In this new pope, U.S. Catholics have a leader who defies easy categories: He has lived simply in a Buenos Aires apartment, often riding public transit among fellow Argentines who know him as "Father Jorge."

Yet as one of the world's 19,000 Jesuits — "God's Marines," with reputations for intellectual rigor and comfort with competing ideologies — he survived the Society of Jesus' lengthy education and formation protocols.

He has forcefully opposed abortion, euthanasia, same-sex marriage and adoptions by gays, but also taught deep respect for gays and lesbians as children of God. He publicly embraced ministry to HIV patients, traveling to a hospice in 2001 to symbolically wash and kiss the feet of 12 AIDS patients.
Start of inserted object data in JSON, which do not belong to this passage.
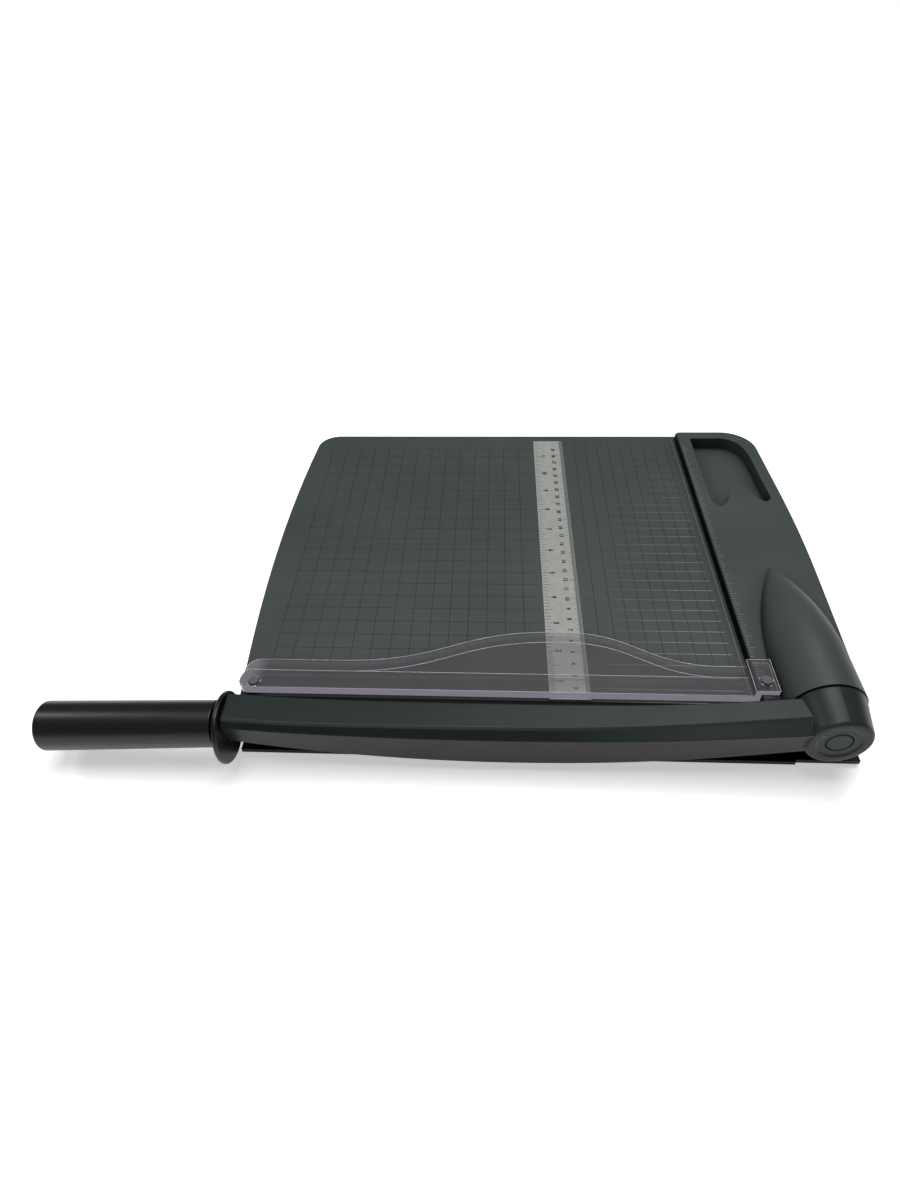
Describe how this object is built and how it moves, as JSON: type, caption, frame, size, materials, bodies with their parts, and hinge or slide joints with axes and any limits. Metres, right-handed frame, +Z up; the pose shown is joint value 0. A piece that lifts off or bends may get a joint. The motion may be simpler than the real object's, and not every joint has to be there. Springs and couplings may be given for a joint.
{
  "type": "guillotine paper cutter",
  "caption": "Guillotine paper cutter: flat gridded table with let-in ruler, raised paper stop ledge, clear spring guard and a bowed lever on a conical hub with round grip.",
  "frame": {"origin": "middle of the footprint on the desk, lever closed", "axes": "+X from the back of the table towards the lever, +Y along the cut towards the pivot, +Z up"},
  "size_m": [0.3486, 0.5048, 0.0638],
  "materials": {
    "base_plastic": "fine satin texture, dark green-grey",
    "cover_plastic": "plain dark moulding",
    "arm_plastic": "semi-gloss blue-black",
    "guard_disc_plastic": "semi-gloss black",
    "grip_rubber": "soft satin grip",
    "foot_rubber": "matt rubber",
    "ruler_print": "grey strip with pale print",
    "clear_plastic": "transparent, faint lavender-grey tint",
    "blade_steel": "ground steel",
    "zinc_steel": "zinc plated",
    "bush_brass": "sintered bronze"
  },
  "bodies": {
    "base": {"base_shell": "base_plastic", "bottom_cover": "cover_plastic", "cover_screws": "zinc_steel", "foot_front_left": "foot_rubber", "foot_front_right": "foot_rubber", "foot_rear_left": "foot_rubber", "foot_rear_right": "foot_rubber", "head_ledge": "base_plastic", "ledge_screws": "zinc_steel", "hinge_housing": "base_plastic", "housing_screws": "zinc_steel", "ruler_strip": "ruler_print", "fixed_blade": "blade_steel", "fixed_blade_screws": "zinc_steel", "pivot_bracket": "zinc_steel", "bracket_screws": "zinc_steel", "pivot_axle": "zinc_steel", "pivot_spacer": "zinc_steel", "disc_springs": "zinc_steel", "axle_washer": "zinc_steel", "axle_nut": "zinc_steel", "guard_post_left": "zinc_steel", "guard_post_right": "zinc_steel", "guard_spring_left": "zinc_steel", "guard_spring_right": "zinc_steel"},
    "arm": {"arm_lever": "arm_plastic", "moving_blade": "blade_steel", "blade_screws": "zinc_steel", "hub_bushing": "bush_brass", "hub_cap": "arm_plastic", "hand_guard": "guard_disc_plastic", "grip_core": "zinc_steel", "grip": "grip_rubber"},
    "guard": {"clear_guard": "clear_plastic"}
  },
  "joints": [
    {"name": "arm_pivot", "type": "hinge", "parent": "base", "child": "arm", "pos_m": [0.13925, 0.2171, 0.041], "axis": [-1, 0, 0], "range_deg": [0, 62]},
    {"name": "guard_press", "type": "slide", "parent": "base", "child": "guard", "axis": [0, 0, -1], "range_m": [0, 0.002], "stiffness_N_per_m": 600, "springref_m": -0.002, "deforming": ["guard_spring_left", "guard_spring_right"]}
  ]
}
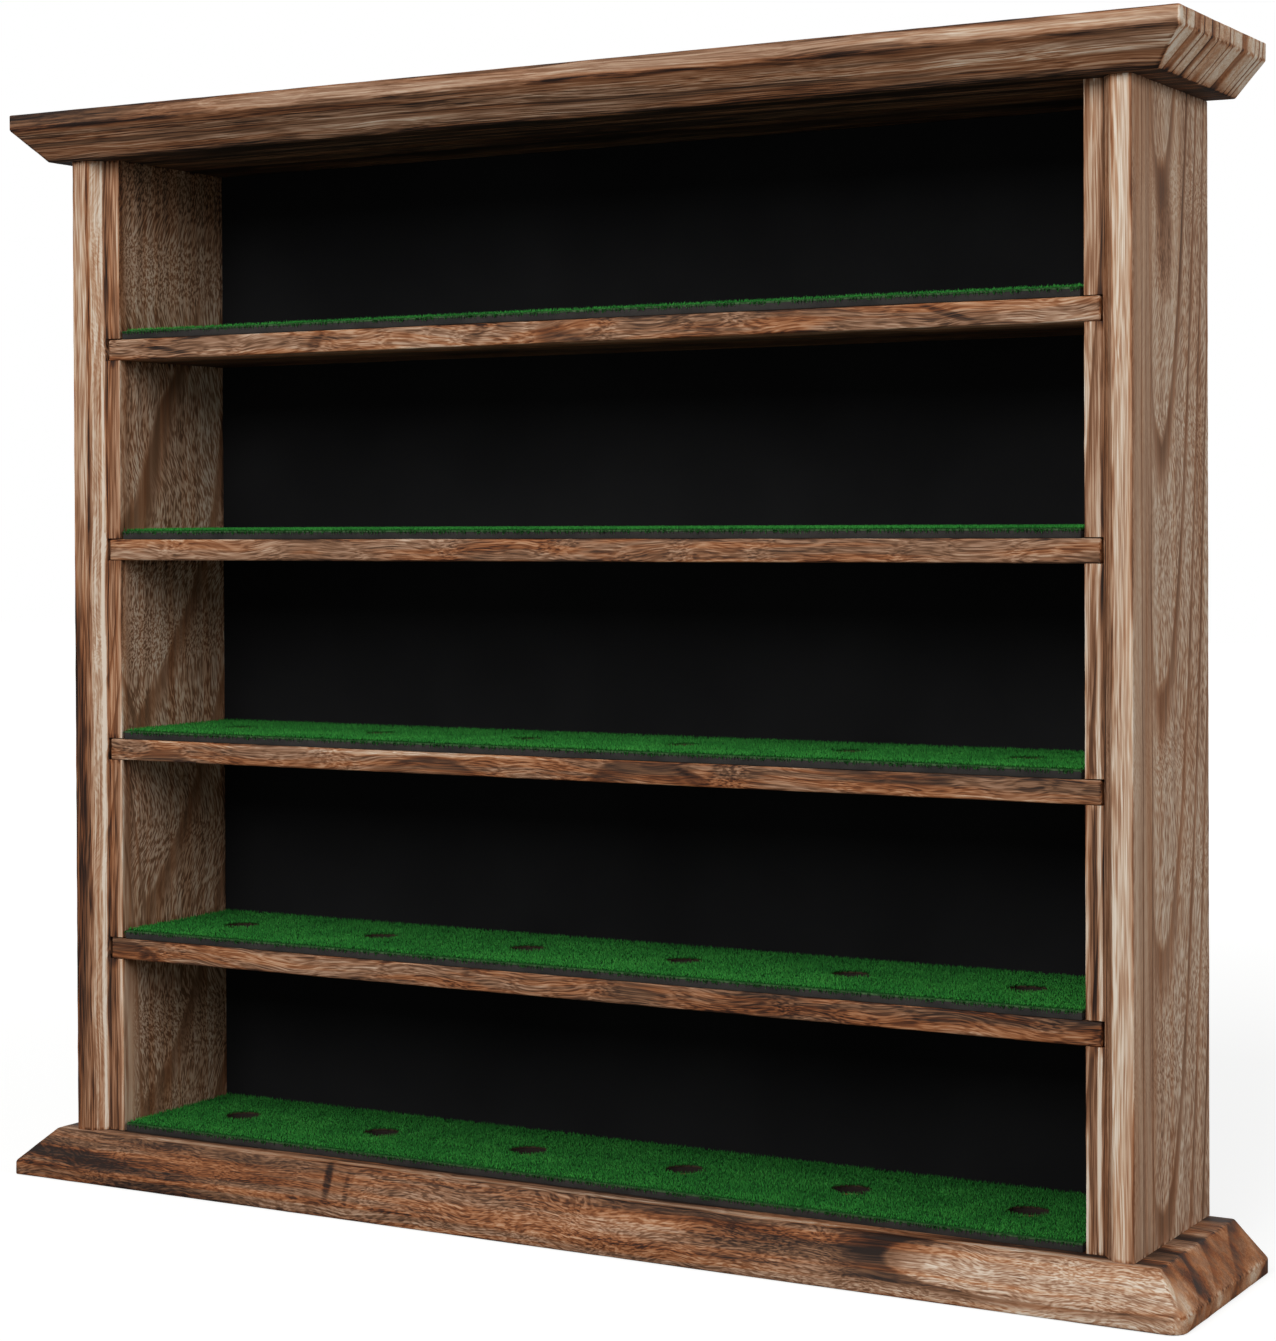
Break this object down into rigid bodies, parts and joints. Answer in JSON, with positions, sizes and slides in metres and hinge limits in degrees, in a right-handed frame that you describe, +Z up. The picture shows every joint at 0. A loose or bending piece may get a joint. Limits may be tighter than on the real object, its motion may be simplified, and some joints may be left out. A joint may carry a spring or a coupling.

By all accounts, his humility and sense of social outreach suffused his ecclesiastical rise in South America, where it's not uncommon for scattered believers to go a year without encountering a priest: An Associated Press profile of the new pontiff notes that, in a speech last year, then-Cardinal Bergoglio accused fellow church officials of hypocrisy for forgetting that Jesus Christ bathed lepers and ate with prostitutes.

To the extent that Pope Francis focuses his church on root teachings about poverty and justice, he may leave some U.S. Catholics wondering what happened to their issues — the role of women in Catholicism, a push for (or against) liberalized doctrines, damaging effects from sexual-abuse scandals, bureaucratic reform from the Vatican on down.

His history suggests that, like Popes John Paul II and Benedict XVI before him, he'll want a church true to its beliefs, not one that tailors principles to please those who disagree.